Nice to see both Toyotas in the top ten. Ralf Schumacher leading Trulli although the Italian's machine has some gremlins in the electrical bits.

But what about those Ferraris? As you know, I loathe these guys but I am very surprised to see Michael Schumacher being unable to make the cut. His best lap is some 1.5 seconds out from Jenson Button's time. Now that is a big surprise given that Albert Park has always been kind to the team. Michael Schumacher admits to being rather mystified by all this although I was quite amused to hear that he drove off with the cooling fan still attached in the radiators in the second session which was rather hectic after Filipe's off.

Best Bridgestone runner? That'll be the Toyota. Mark Webber being the next best runner. I really wonder what the problem is with the Ferrari now. I suspect they'll do well to catch the Toyotas in front this weekend. Whatever it is, it could be back to the drawing board.
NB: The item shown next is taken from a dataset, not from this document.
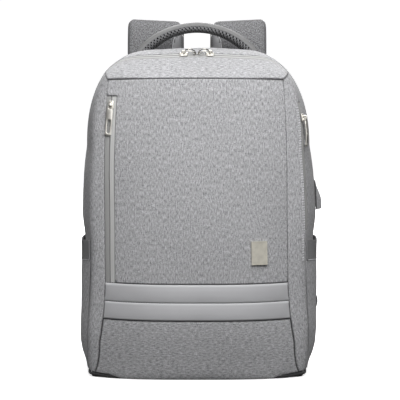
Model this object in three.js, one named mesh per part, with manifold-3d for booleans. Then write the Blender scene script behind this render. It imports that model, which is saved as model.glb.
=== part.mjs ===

Nico Rosberg also failed to make the final cut. Perhaps his young age is showing but he was evidently overdriving his Williams. He's been off the pace all weekend. I was very surprised indeed to see him staying in the pits on Friday's first practice. One would have thought he'd be out pounding the car and learning the circuit.

Poor Rubens. Now back in a team where he can get equal treatment but he's not making the best of it. Blocked by the hapless Yuji Ide during his run, he failed to make it to the second session. Thats three races now he's been absolutely annihiliated by his teammate. Its not going to do his morale any good. Still, its a new environment and a new car. One would have thought though that he'd fit in a lot better than this.

Should be a good race tomorrow though I'm not sure if we'll see much overtaking on the road. We didn't see much of that last year I think. Jenson Button described the track as a point and squirt sort of deal. Lots of braking in a straight line with no trail braking opportunities around the circuit. Well, he clearly enjoys it.